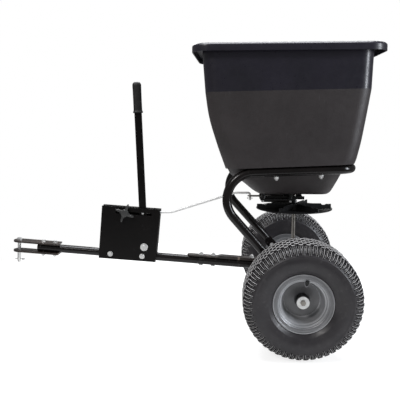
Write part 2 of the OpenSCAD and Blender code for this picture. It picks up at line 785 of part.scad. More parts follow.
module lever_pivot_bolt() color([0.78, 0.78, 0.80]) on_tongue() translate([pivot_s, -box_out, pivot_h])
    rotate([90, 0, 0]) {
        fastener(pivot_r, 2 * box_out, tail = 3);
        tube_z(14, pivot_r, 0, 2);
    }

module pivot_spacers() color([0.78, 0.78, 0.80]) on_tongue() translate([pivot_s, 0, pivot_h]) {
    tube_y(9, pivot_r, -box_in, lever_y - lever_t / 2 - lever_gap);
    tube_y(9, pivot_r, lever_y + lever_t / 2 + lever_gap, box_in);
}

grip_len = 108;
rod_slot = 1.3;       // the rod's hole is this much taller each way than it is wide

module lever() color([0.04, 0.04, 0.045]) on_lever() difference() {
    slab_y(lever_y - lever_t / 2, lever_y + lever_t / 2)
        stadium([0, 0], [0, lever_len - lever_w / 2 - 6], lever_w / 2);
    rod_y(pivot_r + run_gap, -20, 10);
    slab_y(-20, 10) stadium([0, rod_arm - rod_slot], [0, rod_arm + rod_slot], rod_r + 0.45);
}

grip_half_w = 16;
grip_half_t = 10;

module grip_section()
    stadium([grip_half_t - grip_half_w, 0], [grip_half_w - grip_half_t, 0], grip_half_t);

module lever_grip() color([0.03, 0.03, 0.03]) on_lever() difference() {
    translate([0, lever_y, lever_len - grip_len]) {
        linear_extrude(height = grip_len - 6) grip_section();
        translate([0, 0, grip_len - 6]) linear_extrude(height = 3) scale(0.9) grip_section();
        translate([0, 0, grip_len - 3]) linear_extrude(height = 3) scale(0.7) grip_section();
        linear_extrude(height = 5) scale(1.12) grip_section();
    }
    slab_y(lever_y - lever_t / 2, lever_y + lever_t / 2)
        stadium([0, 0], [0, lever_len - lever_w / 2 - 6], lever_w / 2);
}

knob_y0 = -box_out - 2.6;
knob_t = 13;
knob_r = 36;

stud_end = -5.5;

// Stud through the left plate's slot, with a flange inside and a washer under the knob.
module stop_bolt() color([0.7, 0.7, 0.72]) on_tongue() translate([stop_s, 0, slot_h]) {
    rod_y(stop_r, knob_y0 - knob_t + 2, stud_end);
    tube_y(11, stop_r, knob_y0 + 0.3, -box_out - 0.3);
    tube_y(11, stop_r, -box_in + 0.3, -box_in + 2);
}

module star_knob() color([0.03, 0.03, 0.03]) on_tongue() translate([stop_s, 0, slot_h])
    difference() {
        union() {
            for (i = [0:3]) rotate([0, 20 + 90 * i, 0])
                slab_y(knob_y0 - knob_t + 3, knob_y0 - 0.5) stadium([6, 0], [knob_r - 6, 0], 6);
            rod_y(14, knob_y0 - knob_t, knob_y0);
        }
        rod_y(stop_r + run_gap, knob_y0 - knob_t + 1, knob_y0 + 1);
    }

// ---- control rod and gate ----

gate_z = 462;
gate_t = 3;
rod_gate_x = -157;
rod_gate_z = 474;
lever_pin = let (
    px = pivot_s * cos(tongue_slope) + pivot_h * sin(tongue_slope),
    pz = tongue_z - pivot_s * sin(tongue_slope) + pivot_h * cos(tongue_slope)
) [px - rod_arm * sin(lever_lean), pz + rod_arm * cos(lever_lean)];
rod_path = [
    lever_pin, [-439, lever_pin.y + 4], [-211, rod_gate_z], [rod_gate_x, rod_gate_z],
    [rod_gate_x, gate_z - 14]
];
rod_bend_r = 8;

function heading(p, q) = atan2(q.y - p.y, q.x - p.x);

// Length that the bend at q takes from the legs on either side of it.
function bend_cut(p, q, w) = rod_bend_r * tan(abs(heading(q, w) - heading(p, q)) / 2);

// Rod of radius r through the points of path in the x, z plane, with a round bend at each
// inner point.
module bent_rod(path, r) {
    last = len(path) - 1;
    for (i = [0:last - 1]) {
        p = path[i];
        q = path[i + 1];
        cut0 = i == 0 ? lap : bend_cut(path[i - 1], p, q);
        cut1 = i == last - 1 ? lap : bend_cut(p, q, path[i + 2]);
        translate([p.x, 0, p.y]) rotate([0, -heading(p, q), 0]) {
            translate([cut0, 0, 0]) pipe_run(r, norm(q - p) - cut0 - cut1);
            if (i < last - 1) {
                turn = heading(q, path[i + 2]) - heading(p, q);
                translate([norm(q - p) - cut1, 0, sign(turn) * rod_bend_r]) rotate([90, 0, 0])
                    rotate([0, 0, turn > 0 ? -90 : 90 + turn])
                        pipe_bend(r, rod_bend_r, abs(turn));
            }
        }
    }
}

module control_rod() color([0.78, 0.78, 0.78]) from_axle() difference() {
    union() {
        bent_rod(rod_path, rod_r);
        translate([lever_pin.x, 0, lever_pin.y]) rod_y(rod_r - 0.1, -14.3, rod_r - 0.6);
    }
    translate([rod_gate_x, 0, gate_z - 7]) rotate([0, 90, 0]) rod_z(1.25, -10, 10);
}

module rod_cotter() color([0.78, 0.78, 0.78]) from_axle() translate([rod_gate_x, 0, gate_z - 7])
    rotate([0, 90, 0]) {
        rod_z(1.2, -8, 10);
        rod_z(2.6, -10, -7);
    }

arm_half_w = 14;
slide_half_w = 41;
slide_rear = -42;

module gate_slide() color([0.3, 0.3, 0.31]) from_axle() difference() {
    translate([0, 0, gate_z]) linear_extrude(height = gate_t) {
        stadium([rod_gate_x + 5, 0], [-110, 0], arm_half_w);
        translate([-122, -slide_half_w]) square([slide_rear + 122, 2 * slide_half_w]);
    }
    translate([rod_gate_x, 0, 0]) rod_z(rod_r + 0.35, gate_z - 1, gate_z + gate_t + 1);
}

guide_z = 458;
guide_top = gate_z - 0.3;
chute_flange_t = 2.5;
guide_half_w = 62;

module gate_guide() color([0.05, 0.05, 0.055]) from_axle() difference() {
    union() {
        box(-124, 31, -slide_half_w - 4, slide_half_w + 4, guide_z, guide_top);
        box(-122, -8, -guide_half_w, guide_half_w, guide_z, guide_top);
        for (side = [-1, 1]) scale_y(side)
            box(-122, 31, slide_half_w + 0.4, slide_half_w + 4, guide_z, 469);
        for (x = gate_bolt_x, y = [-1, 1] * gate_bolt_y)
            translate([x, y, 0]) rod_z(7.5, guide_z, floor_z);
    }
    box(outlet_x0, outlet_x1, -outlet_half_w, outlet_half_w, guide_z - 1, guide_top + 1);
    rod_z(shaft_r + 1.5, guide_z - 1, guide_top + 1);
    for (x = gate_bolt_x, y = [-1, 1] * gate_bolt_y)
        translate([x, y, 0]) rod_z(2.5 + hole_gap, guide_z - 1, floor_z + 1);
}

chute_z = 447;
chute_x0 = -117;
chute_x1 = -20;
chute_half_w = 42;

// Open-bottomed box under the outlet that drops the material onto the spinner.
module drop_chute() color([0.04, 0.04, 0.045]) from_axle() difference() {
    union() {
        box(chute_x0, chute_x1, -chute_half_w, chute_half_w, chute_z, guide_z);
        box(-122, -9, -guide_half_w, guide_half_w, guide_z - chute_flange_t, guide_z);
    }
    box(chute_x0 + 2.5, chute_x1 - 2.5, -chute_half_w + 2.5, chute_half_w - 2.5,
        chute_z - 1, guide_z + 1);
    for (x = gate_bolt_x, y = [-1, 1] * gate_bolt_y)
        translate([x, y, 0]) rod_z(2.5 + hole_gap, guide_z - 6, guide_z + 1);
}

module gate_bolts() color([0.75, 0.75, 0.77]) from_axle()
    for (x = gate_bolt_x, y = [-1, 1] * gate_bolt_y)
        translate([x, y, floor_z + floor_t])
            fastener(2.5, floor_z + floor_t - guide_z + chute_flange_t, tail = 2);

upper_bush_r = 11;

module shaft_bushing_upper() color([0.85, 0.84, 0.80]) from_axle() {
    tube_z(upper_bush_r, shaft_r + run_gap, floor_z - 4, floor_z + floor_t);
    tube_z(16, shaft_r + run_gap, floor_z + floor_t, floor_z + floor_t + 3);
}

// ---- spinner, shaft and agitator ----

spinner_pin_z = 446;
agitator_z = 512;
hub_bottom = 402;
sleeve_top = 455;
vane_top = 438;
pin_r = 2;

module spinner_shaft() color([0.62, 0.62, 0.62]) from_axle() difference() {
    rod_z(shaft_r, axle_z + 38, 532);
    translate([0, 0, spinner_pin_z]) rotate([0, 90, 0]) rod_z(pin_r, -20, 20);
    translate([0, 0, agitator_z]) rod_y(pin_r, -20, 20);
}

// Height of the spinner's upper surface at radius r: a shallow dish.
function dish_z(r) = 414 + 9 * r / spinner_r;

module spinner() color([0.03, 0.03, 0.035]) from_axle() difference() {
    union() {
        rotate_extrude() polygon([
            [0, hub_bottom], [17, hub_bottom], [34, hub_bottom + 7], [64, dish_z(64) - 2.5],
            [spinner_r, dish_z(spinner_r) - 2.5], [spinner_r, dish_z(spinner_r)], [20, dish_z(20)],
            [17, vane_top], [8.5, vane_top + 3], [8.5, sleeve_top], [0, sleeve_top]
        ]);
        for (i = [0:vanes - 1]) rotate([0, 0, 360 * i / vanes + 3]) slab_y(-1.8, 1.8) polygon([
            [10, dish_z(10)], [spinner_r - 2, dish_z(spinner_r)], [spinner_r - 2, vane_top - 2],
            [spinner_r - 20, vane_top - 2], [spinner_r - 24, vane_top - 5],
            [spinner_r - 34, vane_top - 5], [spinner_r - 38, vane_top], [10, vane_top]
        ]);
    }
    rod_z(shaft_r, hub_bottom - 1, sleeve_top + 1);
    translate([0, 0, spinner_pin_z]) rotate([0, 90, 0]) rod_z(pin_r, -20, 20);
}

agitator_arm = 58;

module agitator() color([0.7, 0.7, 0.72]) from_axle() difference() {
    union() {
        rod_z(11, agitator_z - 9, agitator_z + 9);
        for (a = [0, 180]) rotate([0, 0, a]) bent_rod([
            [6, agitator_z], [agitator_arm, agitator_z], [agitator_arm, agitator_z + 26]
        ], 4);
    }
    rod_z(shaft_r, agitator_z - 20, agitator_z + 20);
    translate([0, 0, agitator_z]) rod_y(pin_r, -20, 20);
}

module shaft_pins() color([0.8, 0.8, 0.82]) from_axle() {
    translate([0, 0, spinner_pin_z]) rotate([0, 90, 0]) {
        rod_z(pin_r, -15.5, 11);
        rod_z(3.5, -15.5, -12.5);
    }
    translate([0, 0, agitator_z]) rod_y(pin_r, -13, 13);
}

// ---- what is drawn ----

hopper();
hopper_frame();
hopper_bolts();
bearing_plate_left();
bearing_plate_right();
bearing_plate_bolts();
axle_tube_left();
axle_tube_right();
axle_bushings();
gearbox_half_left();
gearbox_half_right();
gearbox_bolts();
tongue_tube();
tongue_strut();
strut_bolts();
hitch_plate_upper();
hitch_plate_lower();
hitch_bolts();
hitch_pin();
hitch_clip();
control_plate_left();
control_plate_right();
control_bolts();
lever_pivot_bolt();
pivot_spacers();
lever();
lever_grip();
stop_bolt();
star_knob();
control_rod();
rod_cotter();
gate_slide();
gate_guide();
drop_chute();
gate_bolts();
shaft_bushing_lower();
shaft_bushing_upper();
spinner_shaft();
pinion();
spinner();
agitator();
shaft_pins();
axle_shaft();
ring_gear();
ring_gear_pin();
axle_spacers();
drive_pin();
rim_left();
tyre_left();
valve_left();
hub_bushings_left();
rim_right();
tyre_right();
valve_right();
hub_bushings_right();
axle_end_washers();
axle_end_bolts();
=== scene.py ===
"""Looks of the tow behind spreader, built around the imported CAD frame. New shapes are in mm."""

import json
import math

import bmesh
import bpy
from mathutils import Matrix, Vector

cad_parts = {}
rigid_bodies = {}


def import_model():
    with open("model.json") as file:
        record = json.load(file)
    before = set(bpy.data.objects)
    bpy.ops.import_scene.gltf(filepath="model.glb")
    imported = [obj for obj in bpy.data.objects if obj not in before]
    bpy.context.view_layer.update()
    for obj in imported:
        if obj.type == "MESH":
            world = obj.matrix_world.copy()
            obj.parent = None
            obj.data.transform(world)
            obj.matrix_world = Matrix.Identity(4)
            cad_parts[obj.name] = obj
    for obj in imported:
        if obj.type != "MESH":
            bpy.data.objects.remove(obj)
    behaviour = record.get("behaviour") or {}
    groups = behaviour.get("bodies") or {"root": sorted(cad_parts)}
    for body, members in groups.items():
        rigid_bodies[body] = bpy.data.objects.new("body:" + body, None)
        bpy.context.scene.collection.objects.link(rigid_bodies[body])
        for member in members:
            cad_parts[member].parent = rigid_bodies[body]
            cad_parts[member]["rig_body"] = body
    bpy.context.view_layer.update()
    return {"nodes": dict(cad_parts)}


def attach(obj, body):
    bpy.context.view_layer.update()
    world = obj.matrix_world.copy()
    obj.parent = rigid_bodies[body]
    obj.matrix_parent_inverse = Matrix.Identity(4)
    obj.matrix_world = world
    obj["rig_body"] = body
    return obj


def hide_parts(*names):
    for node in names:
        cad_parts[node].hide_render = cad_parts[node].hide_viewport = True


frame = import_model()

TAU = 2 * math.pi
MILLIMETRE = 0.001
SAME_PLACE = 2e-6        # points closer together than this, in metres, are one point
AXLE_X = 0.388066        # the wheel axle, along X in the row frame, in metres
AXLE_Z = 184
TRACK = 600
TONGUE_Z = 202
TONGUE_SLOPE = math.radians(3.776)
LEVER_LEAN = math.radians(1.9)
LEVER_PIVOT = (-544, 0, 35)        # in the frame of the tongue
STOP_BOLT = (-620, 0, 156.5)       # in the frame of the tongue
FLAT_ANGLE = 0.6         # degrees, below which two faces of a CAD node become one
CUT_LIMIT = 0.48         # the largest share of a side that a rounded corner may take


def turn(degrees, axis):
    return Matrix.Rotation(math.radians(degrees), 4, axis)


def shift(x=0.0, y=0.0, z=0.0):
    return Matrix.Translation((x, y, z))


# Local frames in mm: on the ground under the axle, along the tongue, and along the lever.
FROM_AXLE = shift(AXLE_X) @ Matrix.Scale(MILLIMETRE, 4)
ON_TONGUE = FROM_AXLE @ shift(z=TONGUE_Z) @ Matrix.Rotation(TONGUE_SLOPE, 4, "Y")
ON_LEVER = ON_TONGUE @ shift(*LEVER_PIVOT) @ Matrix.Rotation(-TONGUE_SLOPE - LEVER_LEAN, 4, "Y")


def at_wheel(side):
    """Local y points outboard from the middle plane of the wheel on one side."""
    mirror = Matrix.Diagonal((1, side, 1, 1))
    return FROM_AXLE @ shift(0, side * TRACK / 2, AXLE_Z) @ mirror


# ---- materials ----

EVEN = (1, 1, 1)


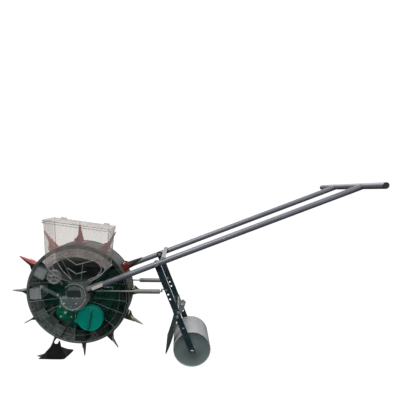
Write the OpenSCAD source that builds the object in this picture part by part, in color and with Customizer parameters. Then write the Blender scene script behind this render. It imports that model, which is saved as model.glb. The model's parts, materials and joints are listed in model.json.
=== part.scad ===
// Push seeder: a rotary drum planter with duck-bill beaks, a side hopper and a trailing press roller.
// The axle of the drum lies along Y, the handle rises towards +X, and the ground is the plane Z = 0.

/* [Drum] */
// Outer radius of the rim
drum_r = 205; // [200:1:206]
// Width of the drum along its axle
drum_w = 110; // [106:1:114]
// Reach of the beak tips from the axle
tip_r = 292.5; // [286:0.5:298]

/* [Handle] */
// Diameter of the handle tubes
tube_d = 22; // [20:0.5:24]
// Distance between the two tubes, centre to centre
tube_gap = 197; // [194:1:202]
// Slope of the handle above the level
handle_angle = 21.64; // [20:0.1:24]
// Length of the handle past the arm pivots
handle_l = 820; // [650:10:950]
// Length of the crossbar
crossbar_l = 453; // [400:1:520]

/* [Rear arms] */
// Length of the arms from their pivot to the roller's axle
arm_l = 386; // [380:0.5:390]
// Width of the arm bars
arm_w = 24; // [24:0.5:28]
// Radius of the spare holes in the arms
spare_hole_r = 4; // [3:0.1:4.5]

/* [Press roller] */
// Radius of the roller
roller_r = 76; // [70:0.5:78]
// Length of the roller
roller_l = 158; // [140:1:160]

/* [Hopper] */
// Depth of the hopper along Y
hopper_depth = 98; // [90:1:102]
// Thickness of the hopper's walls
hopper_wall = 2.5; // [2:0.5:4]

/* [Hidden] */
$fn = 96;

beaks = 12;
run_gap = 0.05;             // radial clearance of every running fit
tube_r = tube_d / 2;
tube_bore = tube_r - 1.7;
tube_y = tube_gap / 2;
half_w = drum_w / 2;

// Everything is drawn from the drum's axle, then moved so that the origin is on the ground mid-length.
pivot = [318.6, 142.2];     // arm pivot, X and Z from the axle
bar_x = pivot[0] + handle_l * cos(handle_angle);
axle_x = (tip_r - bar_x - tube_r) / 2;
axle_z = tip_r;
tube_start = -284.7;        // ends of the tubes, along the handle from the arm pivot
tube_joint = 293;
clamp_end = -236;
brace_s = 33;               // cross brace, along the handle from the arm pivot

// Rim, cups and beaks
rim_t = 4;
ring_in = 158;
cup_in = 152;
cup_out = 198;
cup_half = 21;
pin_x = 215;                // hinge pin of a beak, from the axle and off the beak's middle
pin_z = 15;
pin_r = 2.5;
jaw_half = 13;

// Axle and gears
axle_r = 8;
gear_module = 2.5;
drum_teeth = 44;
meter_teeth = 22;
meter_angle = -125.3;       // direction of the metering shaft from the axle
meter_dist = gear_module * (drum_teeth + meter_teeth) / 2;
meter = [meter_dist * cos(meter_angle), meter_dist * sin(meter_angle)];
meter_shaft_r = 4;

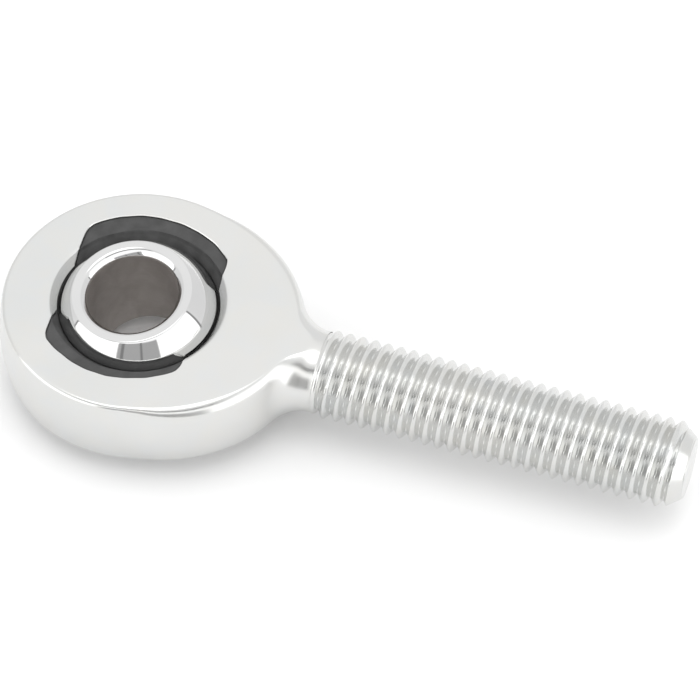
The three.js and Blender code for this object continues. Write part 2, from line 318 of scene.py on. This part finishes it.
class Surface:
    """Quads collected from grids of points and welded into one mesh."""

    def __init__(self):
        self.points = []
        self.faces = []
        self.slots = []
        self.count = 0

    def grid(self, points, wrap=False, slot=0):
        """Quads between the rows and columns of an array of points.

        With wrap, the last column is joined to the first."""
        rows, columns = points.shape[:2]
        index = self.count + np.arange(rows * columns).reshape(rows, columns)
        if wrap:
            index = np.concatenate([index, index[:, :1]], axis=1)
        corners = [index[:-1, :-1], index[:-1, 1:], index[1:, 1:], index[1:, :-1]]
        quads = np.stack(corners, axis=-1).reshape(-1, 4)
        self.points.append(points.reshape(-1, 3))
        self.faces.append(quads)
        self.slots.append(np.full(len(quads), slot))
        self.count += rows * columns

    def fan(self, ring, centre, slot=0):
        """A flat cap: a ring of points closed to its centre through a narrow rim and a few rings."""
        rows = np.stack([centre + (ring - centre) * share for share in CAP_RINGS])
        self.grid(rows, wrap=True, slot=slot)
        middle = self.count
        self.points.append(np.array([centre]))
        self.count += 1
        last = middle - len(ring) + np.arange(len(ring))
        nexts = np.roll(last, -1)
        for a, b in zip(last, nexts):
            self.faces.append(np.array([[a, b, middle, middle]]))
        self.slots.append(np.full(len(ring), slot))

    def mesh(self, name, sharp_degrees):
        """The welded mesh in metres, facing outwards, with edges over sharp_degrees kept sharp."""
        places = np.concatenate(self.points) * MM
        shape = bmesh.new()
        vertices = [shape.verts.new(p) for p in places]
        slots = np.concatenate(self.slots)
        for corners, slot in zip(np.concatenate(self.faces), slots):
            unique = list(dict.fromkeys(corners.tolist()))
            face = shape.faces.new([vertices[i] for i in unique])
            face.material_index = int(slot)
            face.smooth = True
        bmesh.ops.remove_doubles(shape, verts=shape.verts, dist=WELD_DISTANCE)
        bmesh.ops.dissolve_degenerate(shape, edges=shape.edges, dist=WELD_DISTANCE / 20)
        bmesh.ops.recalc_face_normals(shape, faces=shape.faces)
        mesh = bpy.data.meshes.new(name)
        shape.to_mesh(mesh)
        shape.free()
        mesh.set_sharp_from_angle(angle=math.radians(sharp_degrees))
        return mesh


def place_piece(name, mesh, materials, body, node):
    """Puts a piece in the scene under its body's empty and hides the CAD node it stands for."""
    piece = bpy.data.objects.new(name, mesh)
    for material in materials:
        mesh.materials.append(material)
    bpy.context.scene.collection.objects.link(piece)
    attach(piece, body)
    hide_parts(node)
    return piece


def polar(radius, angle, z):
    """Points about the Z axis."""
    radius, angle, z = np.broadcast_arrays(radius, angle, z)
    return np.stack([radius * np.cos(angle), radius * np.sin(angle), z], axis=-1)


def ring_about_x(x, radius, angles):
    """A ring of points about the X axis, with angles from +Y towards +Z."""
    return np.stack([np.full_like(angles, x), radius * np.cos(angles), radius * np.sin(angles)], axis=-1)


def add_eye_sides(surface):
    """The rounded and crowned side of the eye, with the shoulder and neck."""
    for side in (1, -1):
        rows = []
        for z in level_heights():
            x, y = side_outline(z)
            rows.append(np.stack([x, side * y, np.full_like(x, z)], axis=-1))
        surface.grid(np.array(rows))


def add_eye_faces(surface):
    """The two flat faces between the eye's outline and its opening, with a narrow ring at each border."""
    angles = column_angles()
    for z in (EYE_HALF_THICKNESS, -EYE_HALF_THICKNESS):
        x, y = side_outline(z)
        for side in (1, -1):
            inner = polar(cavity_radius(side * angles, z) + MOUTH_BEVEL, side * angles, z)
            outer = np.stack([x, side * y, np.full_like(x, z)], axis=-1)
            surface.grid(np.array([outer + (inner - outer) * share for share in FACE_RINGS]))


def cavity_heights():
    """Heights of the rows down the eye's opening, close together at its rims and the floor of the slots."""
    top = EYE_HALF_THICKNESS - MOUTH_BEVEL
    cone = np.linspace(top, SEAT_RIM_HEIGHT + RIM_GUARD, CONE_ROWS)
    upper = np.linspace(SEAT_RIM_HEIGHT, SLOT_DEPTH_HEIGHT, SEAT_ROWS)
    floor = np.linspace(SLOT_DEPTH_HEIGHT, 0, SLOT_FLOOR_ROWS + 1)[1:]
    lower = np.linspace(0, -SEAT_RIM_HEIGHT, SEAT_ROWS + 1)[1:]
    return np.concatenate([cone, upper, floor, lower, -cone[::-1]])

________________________

**Do this**
Within the listing above, locate the line containing "---- what is" and the line containing "cad_parts[member].parent = rigid_bodies[body]". Reproduce those two lines and all lines between them exactly, with nothing added.

**Expected output**
// ---- what is drawn ----

hopper();
hopper_frame();
hopper_bolts();
bearing_plate_left();
bearing_plate_right();
bearing_plate_bolts();
axle_tube_left();
axle_tube_right();
axle_bushings();
gearbox_half_left();
gearbox_half_right();
gearbox_bolts();
tongue_tube();
tongue_strut();
strut_bolts();
hitch_plate_upper();
hitch_plate_lower();
hitch_bolts();
hitch_pin();
hitch_clip();
control_plate_left();
control_plate_right();
control_bolts();
lever_pivot_bolt();
pivot_spacers();
lever();
lever_grip();
stop_bolt();
star_knob();
control_rod();
rod_cotter();
gate_slide();
gate_guide();
drop_chute();
gate_bolts();
shaft_bushing_lower();
shaft_bushing_upper();
spinner_shaft();
pinion();
spinner();
agitator();
shaft_pins();
axle_shaft();
ring_gear();
ring_gear_pin();
axle_spacers();
drive_pin();
rim_left();
tyre_left();
valve_left();
hub_bushings_left();
rim_right();
tyre_right();
valve_right();
hub_bushings_right();
axle_end_washers();
axle_end_bolts();
=== scene.py ===
"""Looks of the tow behind spreader, built around the imported CAD frame. New shapes are in mm."""

import json
import math

import bmesh
import bpy
from mathutils import Matrix, Vector

cad_parts = {}
rigid_bodies = {}


def import_model():
    with open("model.json") as file:
        record = json.load(file)
    before = set(bpy.data.objects)
    bpy.ops.import_scene.gltf(filepath="model.glb")
    imported = [obj for obj in bpy.data.objects if obj not in before]
    bpy.context.view_layer.update()
    for obj in imported:
        if obj.type == "MESH":
            world = obj.matrix_world.copy()
            obj.parent = None
            obj.data.transform(world)
            obj.matrix_world = Matrix.Identity(4)
            cad_parts[obj.name] = obj
    for obj in imported:
        if obj.type != "MESH":
            bpy.data.objects.remove(obj)
    behaviour = record.get("behaviour") or {}
    groups = behaviour.get("bodies") or {"root": sorted(cad_parts)}
    for body, members in groups.items():
        rigid_bodies[body] = bpy.data.objects.new("body:" + body, None)
        bpy.context.scene.collection.objects.link(rigid_bodies[body])
        for member in members:
            cad_parts[member].parent = rigid_bodies[body]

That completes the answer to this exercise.